The following pages contain two lectures recently addressed to a mixed audience in London, as an introduction to a course of teaching in History, which, was subsequently commenced by the writer. They are printed (nearly as they were spoken) at the request and chiefly for the use of those who heard them. It will be seen that they belong to the most elementary kind of popular instruction, and they will have little interest for the general reader, much less for the regular student of history. I was led to attempt the course of lectures, and afterwards to print these pages, by my conviction that the first want of our time is the spread amongst the intelligent body of our people of solid materials to form political and social opinion. To stimulate an interest in history seems to me the only means of giving a fresh meaning to popular education, and a higher intelligence to popular opinion.

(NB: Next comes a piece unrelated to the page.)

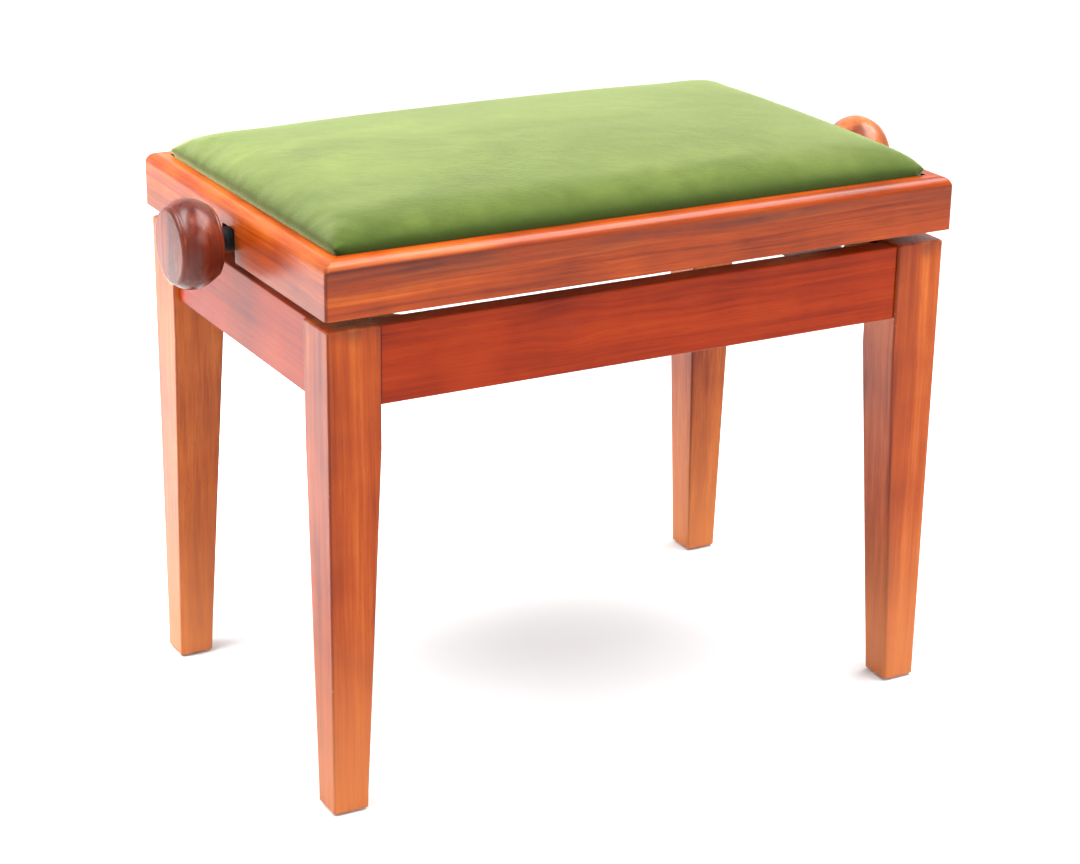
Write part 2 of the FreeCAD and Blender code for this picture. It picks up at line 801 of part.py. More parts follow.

I am aware that nearly every sentence in this outline, were it not too slight, might give room for serious question, and possibly for severe criticism. But if opposite opinions are not noticed, they have still been carefully weighed. If I have spoken of many still debated topics almost as though they were decided, it is only because in such a plan as this any sort of controversy is out of place, not that I forget or slight all that has been urged on the other side. But discussion, like research, must have an end page break somewhere, and the great need now is not to increase but to use our stores of historical learning. After all, the only real answer to any theory of history, professing to be complete and not manifestly inconsistent, is the production of a counter theory at once more complete and consistent. The view of history here put forward it will be seen is in no sense my own. It is drawn with some care from the various writings of Auguste Comte. Although far from being able to adopt all his philosophical and religious conclusions, I am persuaded that the conception of the past, which is embodied in his works, and the political and social principles of which that conception forms the basis, point out the sole path towards all future improvement.

F. H.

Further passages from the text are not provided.